┌─ Input for this task

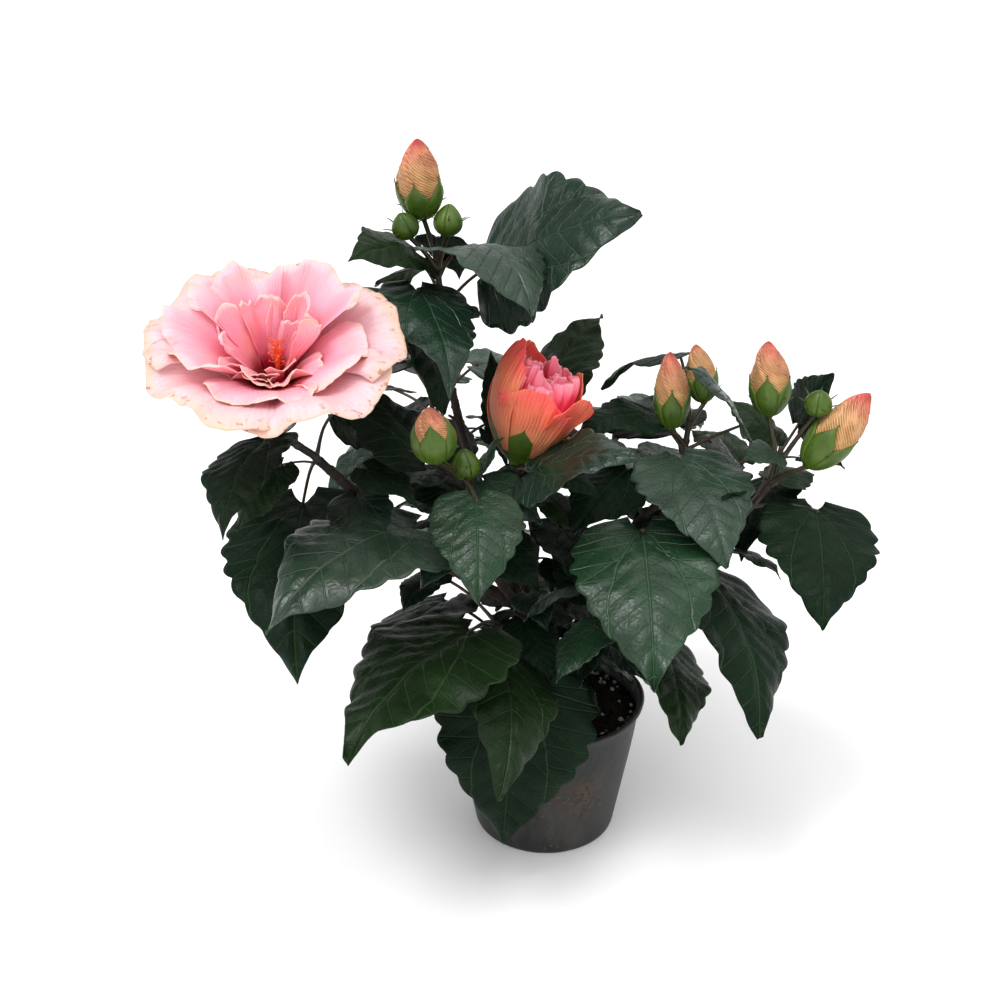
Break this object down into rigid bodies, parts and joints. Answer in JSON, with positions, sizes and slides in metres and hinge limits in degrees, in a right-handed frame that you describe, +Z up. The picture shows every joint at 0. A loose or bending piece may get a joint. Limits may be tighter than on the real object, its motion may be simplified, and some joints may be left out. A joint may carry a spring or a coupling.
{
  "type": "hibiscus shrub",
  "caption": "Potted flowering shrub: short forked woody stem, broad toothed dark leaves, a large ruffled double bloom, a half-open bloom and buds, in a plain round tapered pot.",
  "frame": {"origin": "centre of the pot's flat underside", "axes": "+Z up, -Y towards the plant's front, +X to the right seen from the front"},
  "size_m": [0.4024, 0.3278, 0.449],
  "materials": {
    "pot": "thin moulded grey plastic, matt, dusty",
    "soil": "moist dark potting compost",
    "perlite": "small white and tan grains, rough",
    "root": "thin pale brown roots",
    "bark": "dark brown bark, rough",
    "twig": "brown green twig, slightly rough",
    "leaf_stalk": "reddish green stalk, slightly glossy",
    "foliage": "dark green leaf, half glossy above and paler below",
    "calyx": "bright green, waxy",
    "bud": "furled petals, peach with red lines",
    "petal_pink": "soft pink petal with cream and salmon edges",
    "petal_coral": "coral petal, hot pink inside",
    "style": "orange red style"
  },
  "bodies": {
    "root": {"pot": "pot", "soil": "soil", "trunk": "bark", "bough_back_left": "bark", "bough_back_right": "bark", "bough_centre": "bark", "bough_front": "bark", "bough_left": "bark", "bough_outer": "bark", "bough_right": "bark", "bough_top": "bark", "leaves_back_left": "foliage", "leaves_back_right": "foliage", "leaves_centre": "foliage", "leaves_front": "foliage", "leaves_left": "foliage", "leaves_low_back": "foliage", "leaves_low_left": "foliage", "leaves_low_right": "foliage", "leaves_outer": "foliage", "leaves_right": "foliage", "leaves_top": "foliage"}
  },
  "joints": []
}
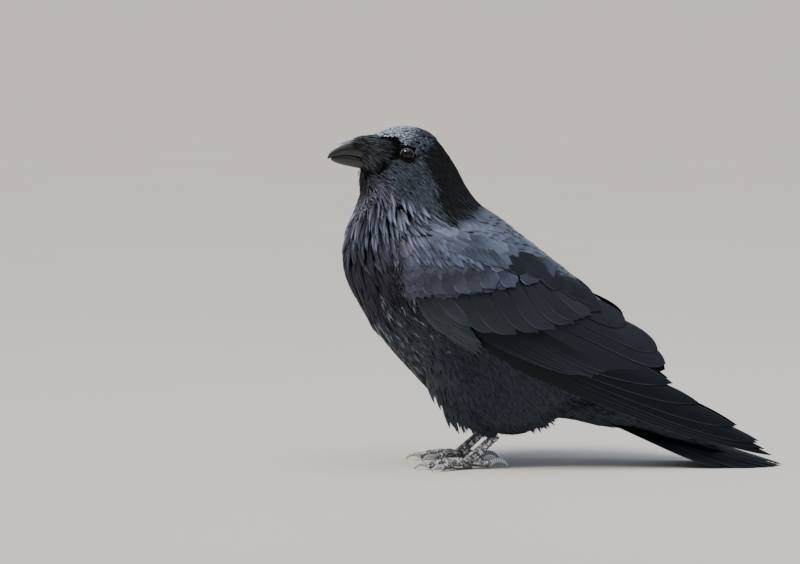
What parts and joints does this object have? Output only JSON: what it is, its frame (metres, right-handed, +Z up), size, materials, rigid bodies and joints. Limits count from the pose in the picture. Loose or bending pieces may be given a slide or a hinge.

└─

Written task: Your task is to extract all of the records exactly.

Complete output:
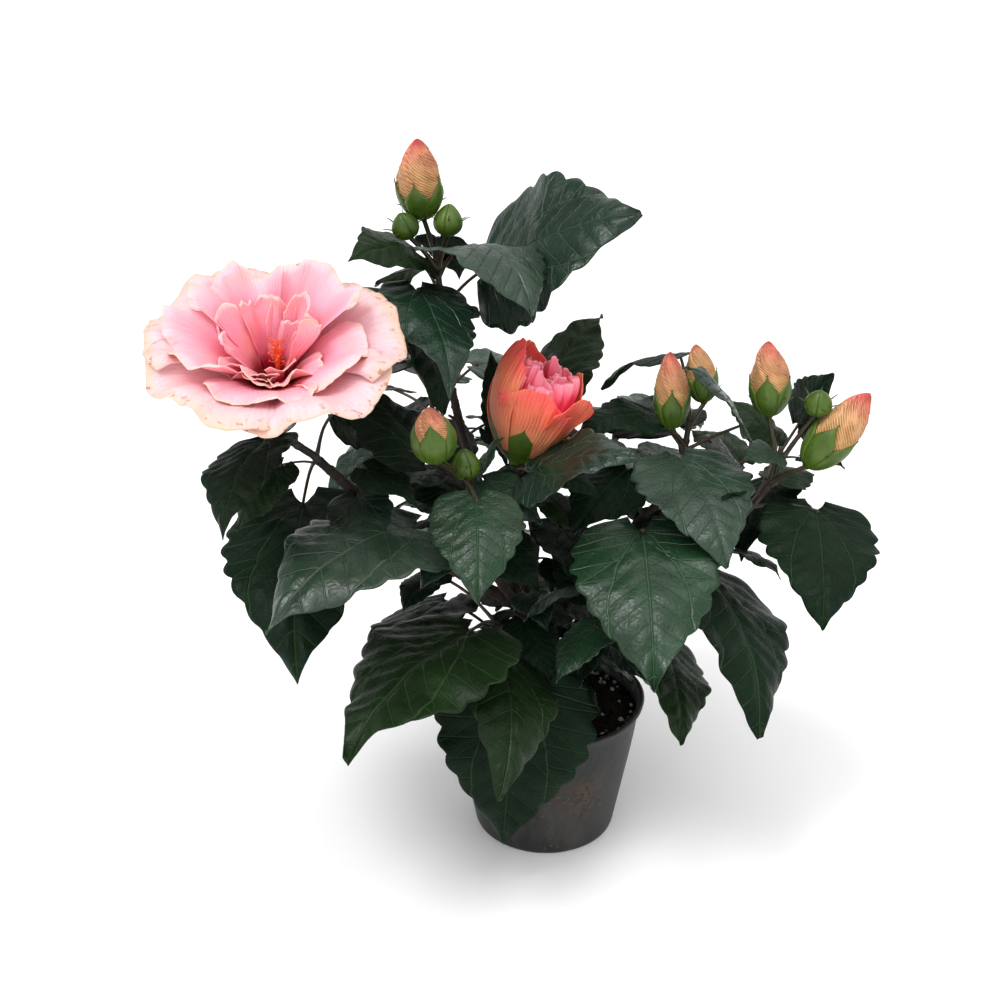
Break this object down into rigid bodies, parts and joints. Answer in JSON, with positions, sizes and slides in metres and hinge limits in degrees, in a right-handed frame that you describe, +Z up. The picture shows every joint at 0. A loose or bending piece may get a joint. Limits may be tighter than on the real object, its motion may be simplified, and some joints may be left out. A joint may carry a spring or a coupling.
{
  "type": "hibiscus shrub",
  "caption": "Potted flowering shrub: short forked woody stem, broad toothed dark leaves, a large ruffled double bloom, a half-open bloom and buds, in a plain round tapered pot.",
  "frame": {"origin": "centre of the pot's flat underside", "axes": "+Z up, -Y towards the plant's front, +X to the right seen from the front"},
  "size_m": [0.4024, 0.3278, 0.449],
  "materials": {
    "pot": "thin moulded grey plastic, matt, dusty",
    "soil": "moist dark potting compost",
    "perlite": "small white and tan grains, rough",
    "root": "thin pale brown roots",
    "bark": "dark brown bark, rough",
    "twig": "brown green twig, slightly rough",
    "leaf_stalk": "reddish green stalk, slightly glossy",
    "foliage": "dark green leaf, half glossy above and paler below",
    "calyx": "bright green, waxy",
    "bud": "furled petals, peach with red lines",
    "petal_pink": "soft pink petal with cream and salmon edges",
    "petal_coral": "coral petal, hot pink inside",
    "style": "orange red style"
  },
  "bodies": {
    "root": {"pot": "pot", "soil": "soil", "trunk": "bark", "bough_back_left": "bark", "bough_back_right": "bark", "bough_centre": "bark", "bough_front": "bark", "bough_left": "bark", "bough_outer": "bark", "bough_right": "bark", "bough_top": "bark", "leaves_back_left": "foliage", "leaves_back_right": "foliage", "leaves_centre": "foliage", "leaves_front": "foliage", "leaves_left": "foliage", "leaves_low_back": "foliage", "leaves_low_left": "foliage", "leaves_low_right": "foliage", "leaves_outer": "foliage", "leaves_right": "foliage", "leaves_top": "foliage"}
  },
  "joints": []
}
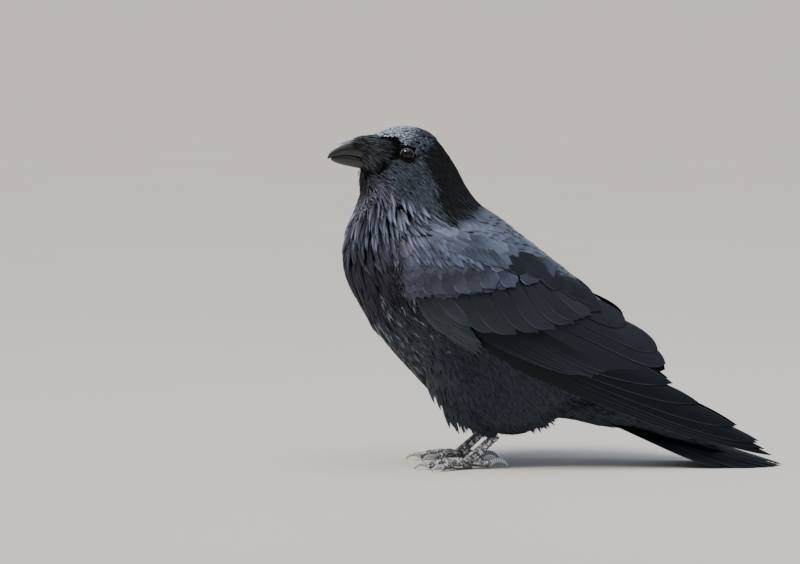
What parts and joints does this object have? Output only JSON: what it is, its frame (metres, right-handed, +Z up), size, materials, rigid bodies and joints. Limits count from the pose in the picture. Loose or bending pieces may be given a slide or a hinge.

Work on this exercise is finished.